In Review

Tennessee’s Rose: blooming and beautiful

By C.S. GILBERT

Tennessee’s Rose,” the staged reading developed and directed by the omni-talented Rebecca Tomlinson and presented March 15 by the Key West Tennessee Williams Exhibit as part of its annual celebration of the playwright’s March birthday, is a carefully researched and sweetly woven multi-media collage of journalism, literature, music and most of all “The Glass Menagerie.”
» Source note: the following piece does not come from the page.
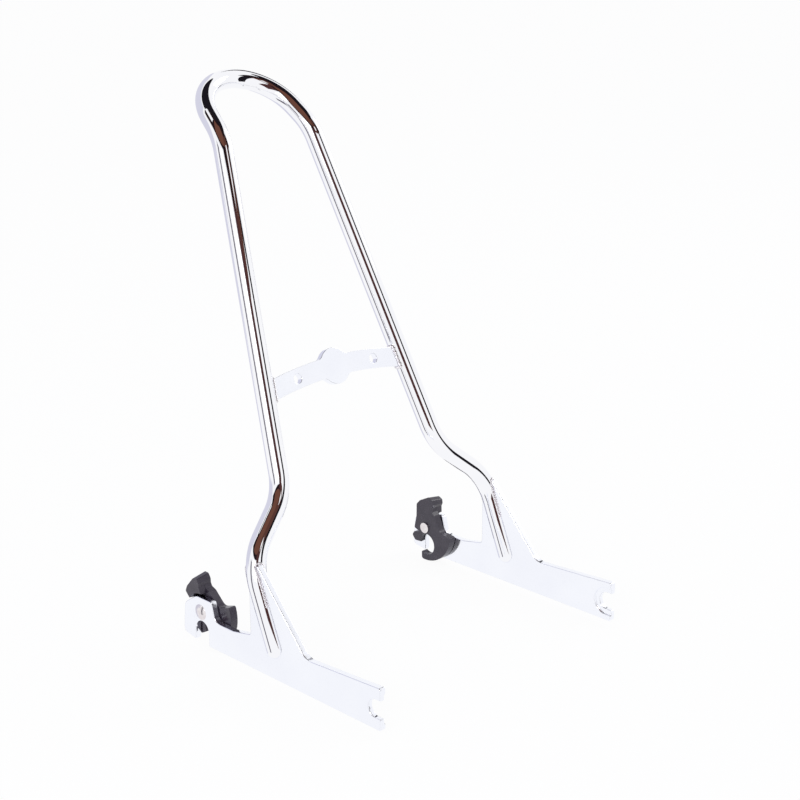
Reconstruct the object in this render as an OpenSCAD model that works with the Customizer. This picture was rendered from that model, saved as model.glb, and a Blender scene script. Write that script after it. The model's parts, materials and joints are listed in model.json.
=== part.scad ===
// Detachable sissy bar: a bent round bar, two docking side plates, a cross plate and two latches.
// X runs forward, Y to the left and Z up. Working heights start at the lower edge of the side plates,
// and working lengths at the middle of the docking notch. All sizes are in millimetres and degrees.

/* [Bent bar] */
// Diameter of the round bar
bar_d = 19.05; // [16:0.05:22]
// Rearward lean of the legs from the vertical
leg_lean = 22.5; // [15:0.5:28]
// Where the leg's centre line crosses the plate's lower edge, forward of the docking notch
leg_foot_x = 117.9; // [105:0.1:135]
// Distance up the leg of the bar's rounded lower end
bar_end_s = 23; // [15:0.5:32]
// How far below the fin's top edge the bar starts to bend inwards
bend_below_fin = 19.9; // [15:0.1:22]
// Height of the joggle along the leg, from corner to corner of its centre line
joggle_h = 49.4; // [44:0.1:65]
// Distance between the centre lines of the legs just above the joggle
legs_w = 205.2; // [190:0.2:222]
// Inward taper of each leg above the joggle
leg_taper = 7.8; // [6.5:0.1:9]
// Distance up the leg of the upper bend
kink_s = 504; // [480:1:530]
// Rearward lean of the top loop from the vertical
loop_lean = 51.5; // [42:0.5:62]
// Length of the top loop's straight sides above the upper bend
loop_side_l = 25.85; // [22:0.05:34]
// Centre-line radius of the bends at the joggle and the upper bend
bend_r = 57; // [48:0.5:62]

/* [Side plates] */
// Width over the outer faces of the two side plates
plates_w = 320; // [300:1:345]
// Thickness of a side plate
plate_t = 6.35; // [5:0.05:8]
// Length of the plate forward of the docking notch
plate_l = 244.7; // [220:0.1:275]
// Height of the plate at its front end
front_h = 40.5; // [37:0.1:45]
// Height of the plate at the front foot of the fin
foot_h = 34.6; // [32:0.1:37]
// Height of the plate behind the fin
behind_h = 33.5; // [31:0.1:36]
// Height of the lowest stretch, between the fin and the head
neck_h = 28.3; // [26:0.1:30]
// Distance of that lowest stretch forward of the docking notch
neck_x = 46; // [40:0.5:55]
// Height of the fin's top edge, along the leg
fin_top_s = 110; // [104:0.5:113]
// Angle between the fin's front edge and the leg
fin_angle = 19.1; // [14:0.1:24]
// How far the fin's front edge stands proud of the bar at the fin's top
fin_proud = 1; // [0.5:0.1:2]
// How far behind the leg's centre line the fin's top edge ends
fin_back = 3.5; // [2:0.1:6]
// Radius of the fillet at the fin's front foot
fin_fillet = 16; // [8:1:24]

/* [Docking notch and head] */
// Width of the docking notch
notch_w = 19.5; // [17:0.1:21]
// Height of the docking notch's round top
notch_h = 23.4; // [21:0.1:25]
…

The advertisement of a staged reading, I thought, implied that the performance would be of a play, possbly about the closeness of he relationship between the sibrings. I was wrong. This production is a skillful collection of drama, journalism, literature, music, symbol and poetry—in short, an original documentary designed to enlighten, educate, debunk, question and ultimately elevate and honor the sibling relationship between Tennessee Williams and Rose, his older sister and clearly obviously his muse, who was lobotomized, probably on the basis of misdiagnosis, as a very young woman, “effectively erasing her as a person.”
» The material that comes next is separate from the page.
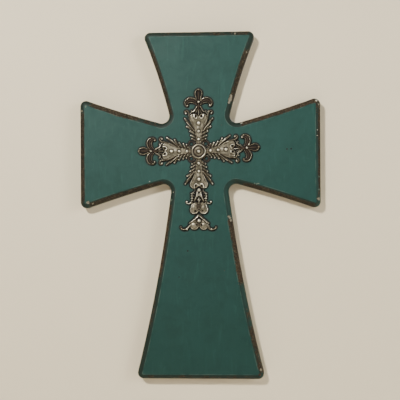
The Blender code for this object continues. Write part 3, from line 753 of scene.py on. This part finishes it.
def drawOutline(bm):
    # each arm has a square end, round corners and two hollow sides, and fillets join the arms
    corner = board["edgeRound"] + board["faceStepRun"] + board["faceCorner"]
    arms = (
        (Matrix(((1, 0), (0, 1))), board["topReach"], board["topEndHalf"], board["topHollow"]),
        (Matrix(((0, 1), (1, 0))), board["sideReach"], board["sideEndHalf"], board["sideHollow"]),
        (Matrix(((0, 1), (-1, 0))), board["sideReach"], board["sideEndHalf"], board["sideHollow"]),
        (Matrix(((1, 0), (0, -1))), board["footReach"], board["footEndHalf"], board["footHollow"]),
    )
    sides = []
    for turned, reach, endHalf, hollow in arms:
        centre, radius = armSide(reach, endHalf, hollow)
        along = reach - corner
        roundCentre = Vector((centre.x - math.sqrt((radius + corner) ** 2 - (along - centre.y) ** 2), along))
        meet = centre + (roundCentre - centre).normalized() * radius
        square = Vector((roundCentre.x, reach))
        sides.append((radius, *(turned @ point for point in (centre, roundCentre, meet, square))))
    for upper, lower in (sides[:2], sides[2:]):
        fillet = notchCentre((upper[1], upper[0]), (lower[1], lower[0]), board["notchFillet"])
        ends = []
        for radius, centre, roundCentre, meet, square in (upper, lower):
            end = centre + (fillet - centre).normalized() * radius
            ends.append(end)
            drawArc(bm, roundCentre, square, meet)
            drawArc(bm, centre, meet, end)
        drawArc(bm, fillet, *ends)
    drawLine(bm, Vector((0, board["topReach"])), sides[0][4])
    drawLine(bm, sides[1][4], sides[2][4])
    drawLine(bm, sides[3][4], Vector((0, -board["footReach"])))
    bmesh.ops.mirror(bm, geom=bm.verts[:] + bm.edges[:], axis="X", merge_dist=0.02)
    bmesh.ops.remove_doubles(bm, verts=bm.verts, dist=0.05)
    bmesh.ops.edgeloop_fill(bm, edges=bm.edges)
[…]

Culture Vulture usually resists descussing a production with anyone before the review is written. A casual comment to the accomplished artist in many media (her charcoal and pastels are truly outstanding) and milinary maven Judi Bradford during the most recent Walk on White turned this whole review on its head.

This performance is indeed a documentary; one wants to invite Mike Marrero and Quincy Perkins into a studio and see how they could create a screenplay for the disparate obits, interviews, short stories and the dominate dramatic scenes from “The Glass Menagerie,” Williams’ first Broadway hit.
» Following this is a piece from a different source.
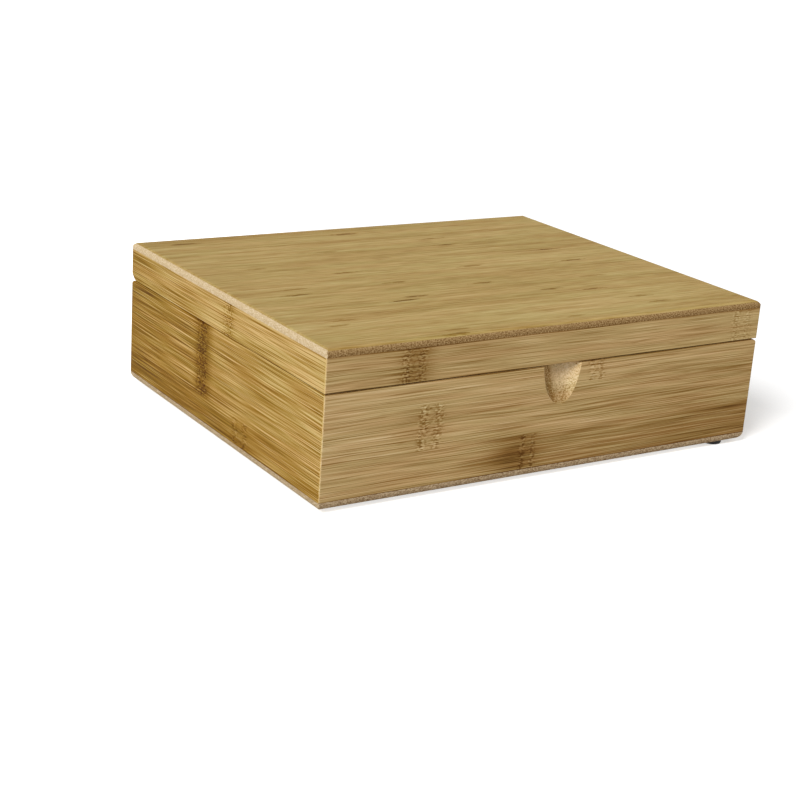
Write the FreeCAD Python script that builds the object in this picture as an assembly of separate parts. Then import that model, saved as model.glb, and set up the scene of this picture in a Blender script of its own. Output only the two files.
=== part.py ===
"""Bamboo tea box: a mitred box with a hinged lid, interlocking dividers and four rubber feet.

Frame: millimetres, +Z up, +X to the right along the front, +Y from the front to the back.
The origin is on the surface that the feet stand on, under the middle of the box.

The base is four mitred walls on a panel, and the lid is four mitred rails under a panel.
Two butt hinges lie across the joint at the back. Both bodies are rounded there, so the lid
swings up past upright and then stops, edge on edge.
"""

import FreeCAD
import Part
import math
import os

Vector = FreeCAD.Vector
X_AXIS = Vector(1, 0, 0)
Y_AXIS = Vector(0, 1, 0)
Z_AXIS = Vector(0, 0, 1)

# Whole box
box_length = 292.1
box_depth = 233.9
box_height = 87.9
wall_thickness = 10.0
panel_thickness = 4.3
lid_height = 22.8
joint_gap = 0.5

# Rounded and eased edges
panel_round = 3.0
lid_far_round = 4.5
base_far_round = 6.5
upright_ease = 0.9
lid_rim_ease = 0.3
lid_back_round = 7.0
base_rim_ease = 0.6
base_right_ease = 3.5
base_back_round = 4.5

# Finger notch, scooped out of the top of the front wall
notch_width = 26.0
notch_height = 23.0
notch_depth = 6.5
notch_sweep = 80.0
notch_offset = 3.0

# Dividers
compartment_columns = 4
compartment_rows = 3
divider_thickness = 5.0
divider_below_rim = 8.3
divider_ease = 0.8
housing_depth = 2.5
divider_clearance = 0.1

# Feet, the front right one stuck on further forward than the others
foot_diameter = 12.0
foot_height = 2.5
foot_from_edge = 13.5
foot_from_side = 17.0
forward_foot_from_edge = 9.0
foot_ease = 0.4

# Hinges
hinge_from_end = 51.0
hinge_length = 30.0
hinge_inset = 3.0
knuckle_count = 5
knuckle_diameter = 4.0
knuckle_gap = 0.3
knuckle_relief = 0.35
pin_diameter = 1.8
pin_end = 0.4
pin_running_clearance = 0.05
pin_fixed_clearance = 0.01
leaf_thickness = 0.9
leaf_from_inside = 0.7
leaf_corner = 0.6
mortise_clearance = 0.1

# Hinge screws
screw_diameter = 1.7
screw_head_diameter = 3.2
screw_length = 8.0
screw_point = 1.6
screw_spacing = 18.0
screw_clearance = 0.02
driver_slot_length = 2.0
driver_slot_width = 0.4
driver_slot_depth = 0.4

# Planes and places that follow from the sizes above
left, right = -box_length / 2, box_length / 2
front, back = -box_depth / 2, box_depth / 2
inner_left, inner_right = left + wall_thickness, right - wall_thickness
inner_front, inner_back = front + wall_thickness, back - wall_thickness
floor = foot_height + panel_thickness
lid_bottom = box_height - lid_height
base_top = lid_bottom - joint_gap
lid_ceiling = box_height - panel_thickness
divider_top = base_top - divider_below_rim
divider_middle = (floor + divider_top) / 2
hinge_y = back - hinge_inset
hinge_z = (lid_bottom + base_top) / 2
leaf_edge = inner_back + leaf_from_inside
leaf_window = hinge_y - knuckle_diameter / 2 - knuckle_relief
screw_y = (leaf_edge + leaf_window) / 2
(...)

Beginning with the end, reading exerps from Rose’s obituary in several perodicals, this production movedc quickly enough into a flowing stream of Williams’ short stories, essays, letters, memoirs, interviews and poetry as well as observations from medical literature then and now. The fairly well-known report that Rose had accused her father of sexually abusing her could neither be proved nor disproved and was thus simply offered as one more detail in the psychopathology of this family.

The show was a beautifully realized presentation – so congratulations to Tomlinson, the sponsoring Tennessee Williams Exhibit, TSKW, the Key West Theater and actors Mark Watson (whose characterization of Tom was rather more intense than usual), Connie Hurst and Susannah Wells and especially Neal Ruchman, in his successful local theatrical debut. Violinist William Weinstein augmented the mood both between scenes and occasionally floating just under the dialogue. Crew support was provided by Mary Piszker, stage manager and Mike Marrero, lights and sound.

Still, I would love to see a screenplay for a pure documentary on the subject. It could be a significant release nationally and internationally.

Tennessee’s Rose” was videotaped, so one can hope for a public screening down the line. It’s a must-see for Tennessee Williams fans.